Users of sleep and anxiety drugs may unknowingly be increasing their risk for developing Alzheimer's disease.
A study published in the British Medical Journal says long-term use of benzodiazepines could result in up to a 50 percent increased risk of developing the memory-robbing disease. Benzodiazepines are prescribed for their anxiolytic and sedative properties and include well-known drugs such as Xanax, Ativan, and Valium.
Researchers studied a health database of adults ages 66 and over in Quebec. Nearly 1,800 subjects were found to have Alzheimer's, and nearly half had used benzodiazepines. Nearly one-in-three of these sufferers had long-term use (over six months) of the drugs. The researchers compared the Alzheimer's group with a control group of people of the same age, without dementia. Just 40 percent of the control group had used benzodiazepines at some point and just under 22 percent were documented to have long-term use.

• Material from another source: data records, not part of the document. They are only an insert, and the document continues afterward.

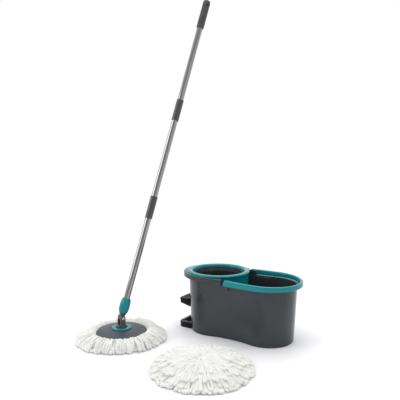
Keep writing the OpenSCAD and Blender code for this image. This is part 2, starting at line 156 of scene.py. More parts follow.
def strand_mat():
    m, nt, b = new_mat("strand_yarn")
    L = nt.links.new
    tc = node(nt, "ShaderNodeTexCoord")
    n1 = node(nt, "ShaderNodeTexNoise", Scale=38.0, Detail=5.0, Roughness=0.65)
    L(tc.outputs["Object"], n1.inputs["Vector"])
    n2 = node(nt, "ShaderNodeTexNoise", Scale=700.0, Detail=3.0, Roughness=0.7)
    L(tc.outputs["Object"], n2.inputs["Vector"])
    mxv = node(nt, "ShaderNodeMath", operation="ADD")
    L(n1.outputs["Fac"], mxv.inputs[0])
    L(n2.outputs["Fac"], mxv.inputs[1])
    ramp = node(nt, "ShaderNodeValToRGB")
    ramp.color_ramp.elements[0].position, ramp.color_ramp.elements[1].position = 0.62, 1.25
    ramp.color_ramp.elements[0].position = 0.62
    ramp.color_ramp.elements[1].position = 1.0
    ramp.color_ramp.elements[0].color = (0.50, 0.50, 0.485, 1)
    ramp.color_ramp.elements[1].color = (0.61, 0.61, 0.595, 1)
    L(mxv.outputs[0], ramp.inputs["Fac"])
    L(ramp.outputs["Color"], b.inputs["Base Color"])
    b.inputs["Roughness"].default_value = 0.85
    b.inputs["Sheen Weight"].default_value = 0.35
    b.inputs["Sheen Roughness"].default_value = 0.5
    b.inputs["Specular IOR Level"].default_value = 0.25
    b.inputs["Subsurface Weight"].default_value = 0.15
    # painted light: a faint white glow on the yarn lightens the shade between the strands; the mop_bed and spare_bed
    # under them glow the same way, as they use this material
    b.inputs["Emission Color"].default_value = (1.0, 1.0, 0.975, 1)
    b.inputs["Emission Strength"].default_value = 0.17
    b.inputs["Subsurface Scale"].default_value = 0.004
    b.inputs["Subsurface Radius"].default_value = (1.0, 1.0, 0.95)
    n3 = node(nt, "ShaderNodeTexNoise", Scale=1500.0, Detail=3.0, Roughness=0.7)
    L(tc.outputs["Object"], n3.inputs["Vector"])
    bp = node(nt, "ShaderNodeBump", Strength=0.55, Distance=0.0009)
    L(n3.outputs["Fac"], bp.inputs["Height"])
    L(bp.outputs["Normal"], b.inputs["Normal"])
    return m


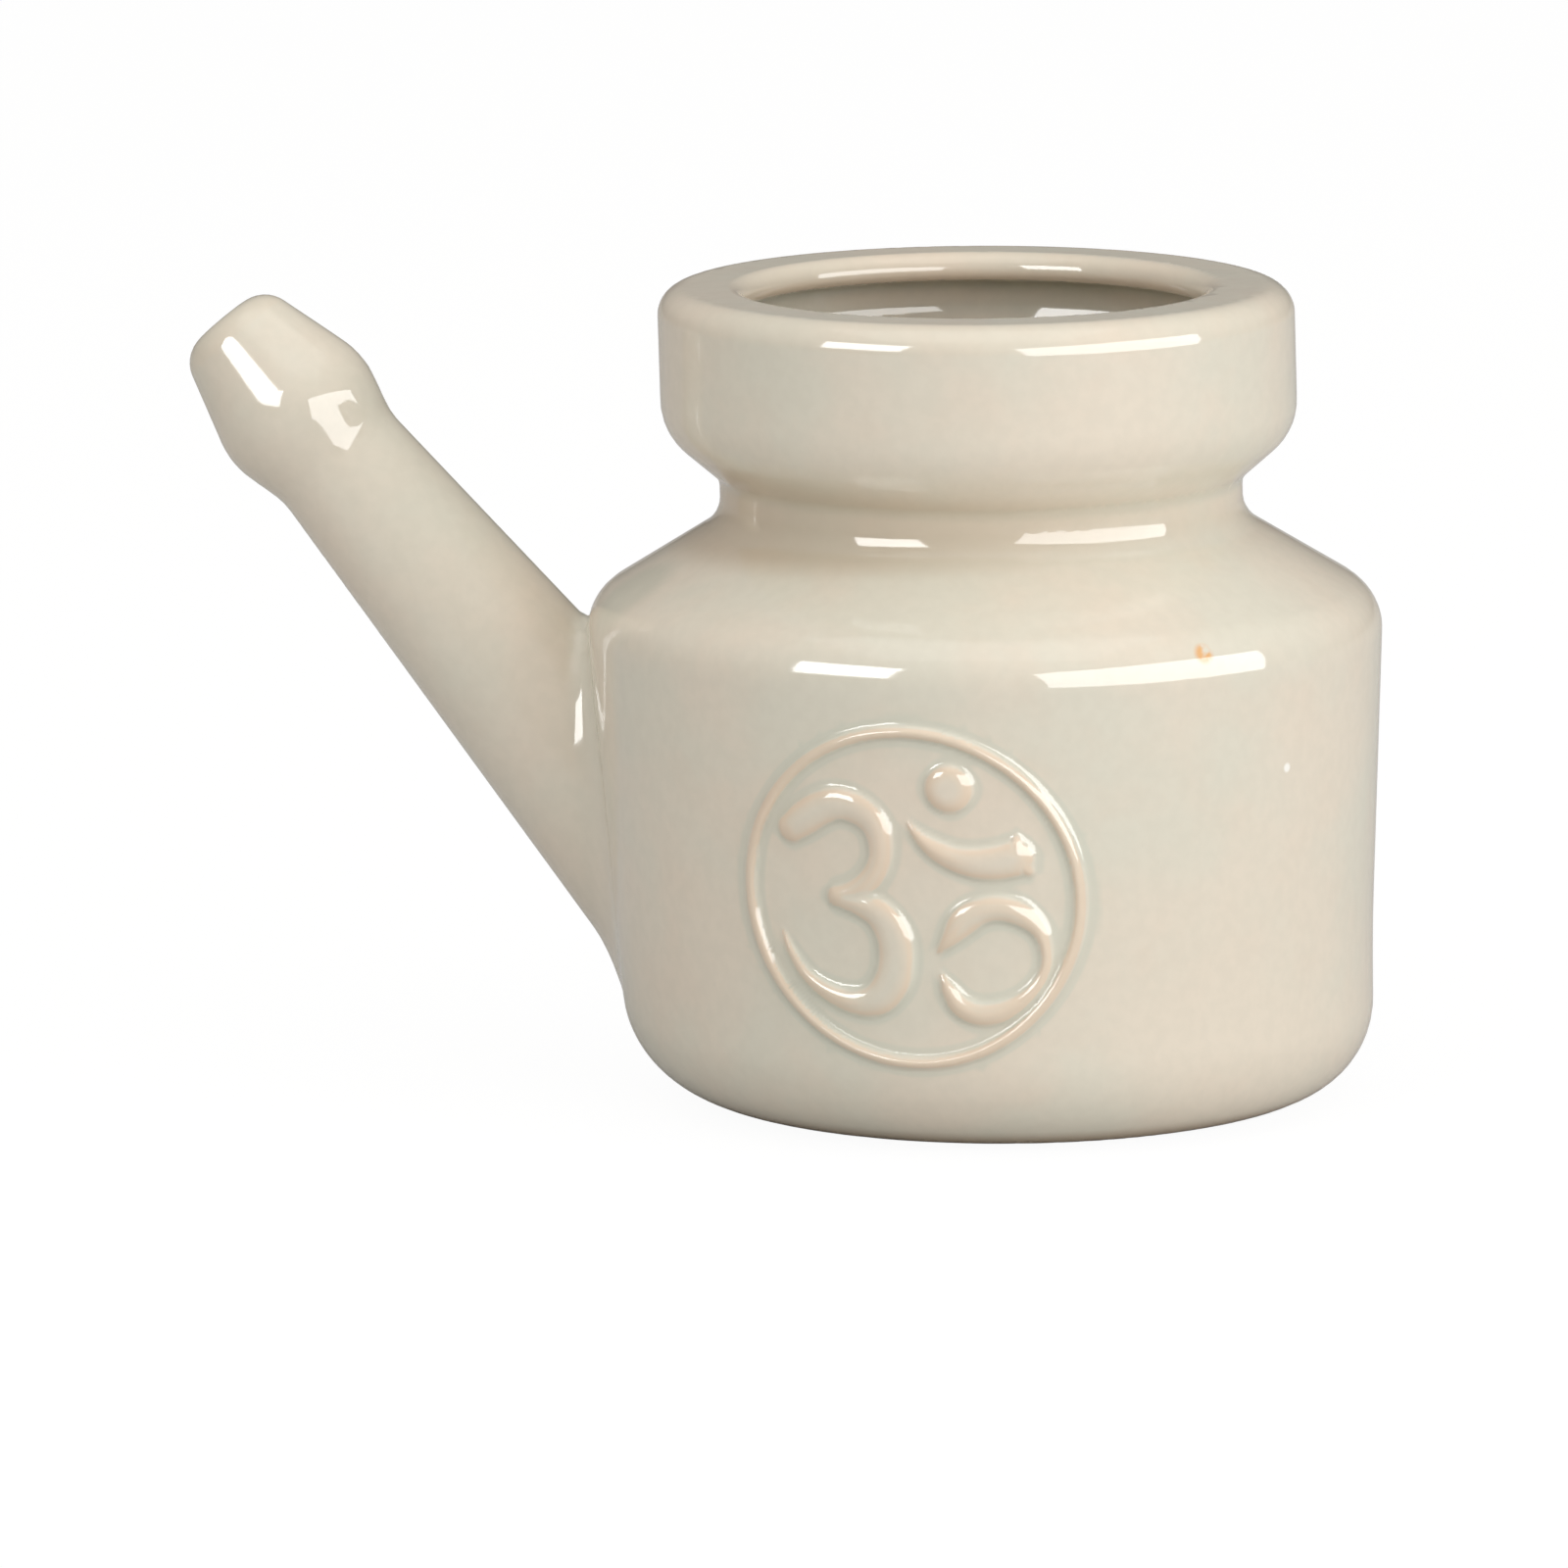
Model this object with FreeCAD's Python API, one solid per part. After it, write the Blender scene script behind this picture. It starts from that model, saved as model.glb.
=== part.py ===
import FreeCAD, Part
import math
import os

os.makedirs("parts", exist_ok=True)

# A slip-cast neti pot in millimetres: one hollow piece of glazed stoneware.
# It stands on z = 0 with its axis on Z, its spout towards -X and the raised
# sign on its -Y side.

# Outside of the body, from the foot up to the rim
base_radius = 42.3
base_round = 11.6
shoulder_radius = 45.3
shoulder_height = 56.0
shoulder_rise = 10.8
shoulder_round = 3.7
neck_radius = 28.9
neck_height = 1.9
neck_bottom_round = 2.4
neck_top_round = 1.5
flare_height = 8.2
collar_radius = 36.0
collar_height = 15.4
collar_round = 4.5
rim_round = 2.9

# Inside of the body, and the mouth, which sits a little off the axis
wall = 3.5
floor = 4.5
sharp_below = 1.5
lip = 3.2
lip_round = 2.0
lip_reach = 9.6
mouth_offset = 1.8

# Foot ring: the bare band that the pot stands on, round a shallow recess
foot_width = 6.0
recess_depth = 0.8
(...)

The study authors say the results don't prove causation, but rather "reinforce the suspicion of a possible direct association, even if benzodiazepine use might also be an early marker of a condition associated with an increased risk of dementia." The strength of the association between benzodiazepine use and Alzheimer's was shown to increase with longer-acting forms and also with extended exposure.
Similar results have been found in other studies. A 2012 study in France also found a 50 percent likelihood of dementia in older adults who had ever been exposed to such drugs.
Researchers say the drugs should not be used for more than three months, in light of the findings, and given their addictive potential. Some estimates suggest as many as 40 percent of people who take the drugs for longer than six months become addicted, which is why it's recommended that they are prescribed only for short-term use.